The short answer is "no".

A slightly longer answer is "You can probably build something that does that". For example, you could read the line of text, and then use a suitable "replace spaces with empty string" type function. Or perhaps something like this:

int x, y;
string s;
getline(cin, s, '=');
cin.get();  // Get rid of =
cin >> x;
getline(cin, s, '=');
cin >> y;

Alternatively, using cin.ignore to skip things (since the string reading is not really useful uness you want to know that 'x' and 'y' are actually 'x' and 'y'=:

int x, y;
cin.ignore(1000000, '=');  // Skip up to a '=' 
cin >> x;
cin.ignore(1000000, '=');  // Skip up to a '='
cin >> y;

This will "break" if someone enteres over 100k characters without an = sign, and there is need for error checking to see that "garbage" isn't coming in - just like fscanf does. if (cin >> x) would take care of the "detect that something went wrong, but you need to then do something sensible with the fact that it's gone wrong, which I'm not sure of right now...

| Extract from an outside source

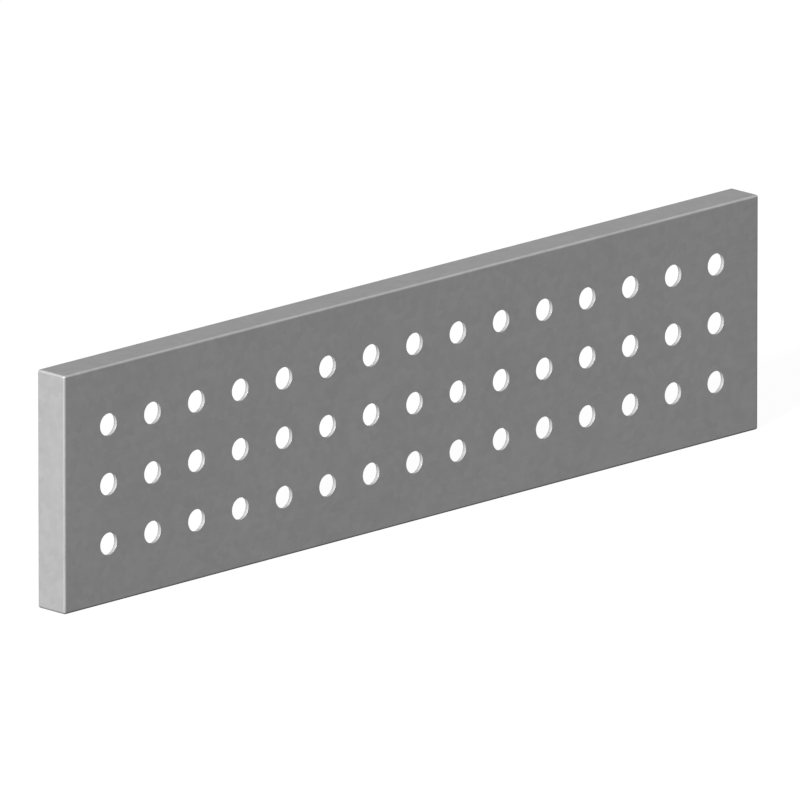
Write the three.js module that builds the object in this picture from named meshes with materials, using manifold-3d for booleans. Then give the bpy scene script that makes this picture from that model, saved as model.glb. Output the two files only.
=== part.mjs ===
// Scaffold plank: a perforated steel channel, open at the back and closed at the ends, standing on a long side.
// Millimetres. +X runs along the plank, -Y points out of the deck face, +Z is up across the plank's width.
// The origin is the middle of the long side that the plank stands on.

import * as THREE from "three";
import { mergeVertices } from "three/addons/utils/BufferGeometryUtils.js";
import Module from "manifold-3d";

const wasm = await Module();
wasm.setup();

// ---- Driving dimensions ----

const LENGTH = 1000;
const WIDTH = 250;
const DEPTH = 39; // deck face to back plane
const SHEET = 1.5; // thickness of every folded piece
const BEND_RADIUS = 2.5; // outside radius of every bend, and of the dressed end welds

const HOLE_COLUMNS = 15;
const HOLE_ROWS = 3;
const HOLE_PITCH = WIDTH / (HOLE_ROWS + 1); // the outer holes are one pitch in from the edges
const HOLE_RADIUS = 11.7;
const LAND_DEPTH = 2.7; // the straight part of a hole's wall, behind the deck face
const COLLAR_DEPTH = 6; // deck face to the tip of the flared collar
const FLARE_ANGLE = THREE.MathUtils.degToRad(29.5);
const COLLAR_WALL = 1.2; // thinned by drawing

const LIP_WIDTH = 25; // back lip of the channel, along each long side
const LIP_RETURN = 10; // stiffening fold at the lip's free edge, back plane to its own edge
const CAP_LIP = 10; // back lip of an end cap

const RIB_CENTRE = 2.5 * HOLE_PITCH; // midway between two columns of holes, on each side of the middle
const RIB_WIDTH = 30; // over both brims
const RIB_CROWN = 12;
const RIB_DEPTH = 15; // deck face to the outside of the crown
const RIB_BEAD = 3; // leg of the fillet weld round a rib's end

const BEND_SEGMENTS = 6; // facets in a quarter turn
const HOLE_SEGMENTS = 16;
const CUT_MARGIN = 1; // how far a cutting solid runs past what it cuts

// ---- Planes that the pieces share ----

const END = LENGTH / 2;
const FRONT = -DEPTH / 2; // deck face
const BACK = DEPTH / 2;
const MID_RADIUS = BEND_RADIUS - SHEET / 2;
const CHANNEL_END = END - BEND_RADIUS; // the channel stops short of the end by the weld's radius
const SIDES = [["left", -1], ["right", 1]];
const EDGES = [["bottom", 0, 1], ["top", WIDTH, -1]]; // name, height of the long side, direction inwards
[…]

Of course, since C++ supports (nearly) all of C, you can of course always use whatever members of the <cstdio> functions that you would like to use, as well. [And in at least some cases, they are actually a bit better].

3 Comments

You are not compensating for the ,, which would be required as istreams are whitespace delimited.
@Adrian His code ignores the comma completely, directly reading in the two numbers. The comma could be there or missing and this would work identically either way.
@MooingDuck True, but this could be parsed as an error, depending on requirements.
0

like you specify format in fscanf/scanf using %xx you can specify format using stream manipulators as detailed in this tutorial -

http://www.tenouk.com/Module18.html

very comprehensive. stream manipulator is near the bottom of the page.